### Exercise aim
Repeat the data verbatim.

### Dataset excerpt
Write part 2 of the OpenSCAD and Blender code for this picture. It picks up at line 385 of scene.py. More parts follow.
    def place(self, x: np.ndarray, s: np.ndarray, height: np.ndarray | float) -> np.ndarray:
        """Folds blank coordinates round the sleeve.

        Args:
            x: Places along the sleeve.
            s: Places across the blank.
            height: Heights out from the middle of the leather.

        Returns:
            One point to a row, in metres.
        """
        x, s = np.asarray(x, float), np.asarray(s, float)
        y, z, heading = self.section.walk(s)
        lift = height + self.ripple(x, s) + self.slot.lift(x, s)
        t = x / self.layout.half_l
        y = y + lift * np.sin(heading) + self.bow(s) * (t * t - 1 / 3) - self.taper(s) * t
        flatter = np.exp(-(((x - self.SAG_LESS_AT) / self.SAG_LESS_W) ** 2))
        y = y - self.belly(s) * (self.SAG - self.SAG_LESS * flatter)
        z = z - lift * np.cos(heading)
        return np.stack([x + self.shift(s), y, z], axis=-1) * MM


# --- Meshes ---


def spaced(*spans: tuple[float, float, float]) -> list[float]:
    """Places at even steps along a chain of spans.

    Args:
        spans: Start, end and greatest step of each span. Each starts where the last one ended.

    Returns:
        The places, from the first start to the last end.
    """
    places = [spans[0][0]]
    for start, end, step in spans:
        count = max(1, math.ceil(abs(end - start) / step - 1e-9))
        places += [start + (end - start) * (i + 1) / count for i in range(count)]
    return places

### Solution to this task
Write part 2 of the OpenSCAD and Blender code for this picture. It picks up at line 385 of scene.py. More parts follow.
    def place(self, x: np.ndarray, s: np.ndarray, height: np.ndarray | float) -> np.ndarray:
        """Folds blank coordinates round the sleeve.

        Args:
            x: Places along the sleeve.
            s: Places across the blank.
            height: Heights out from the middle of the leather.

        Returns:
            One point to a row, in metres.
        """
        x, s = np.asarray(x, float), np.asarray(s, float)
        y, z, heading = self.section.walk(s)
        lift = height + self.ripple(x, s) + self.slot.lift(x, s)
        t = x / self.layout.half_l
        y = y + lift * np.sin(heading) + self.bow(s) * (t * t - 1 / 3) - self.taper(s) * t
        flatter = np.exp(-(((x - self.SAG_LESS_AT) / self.SAG_LESS_W) ** 2))
        y = y - self.belly(s) * (self.SAG - self.SAG_LESS * flatter)
        z = z - lift * np.cos(heading)
        return np.stack([x + self.shift(s), y, z], axis=-1) * MM


# --- Meshes ---


def spaced(*spans: tuple[float, float, float]) -> list[float]:
    """Places at even steps along a chain of spans.

    Args:
        spans: Start, end and greatest step of each span. Each starts where the last one ended.

    Returns:
        The places, from the first start to the last end.
    """
    places = [spans[0][0]]
    for start, end, step in spans:
        count = max(1, math.ceil(abs(end - start) / step - 1e-9))
        places += [start + (end - start) * (i + 1) / count for i in range(count)]
    return places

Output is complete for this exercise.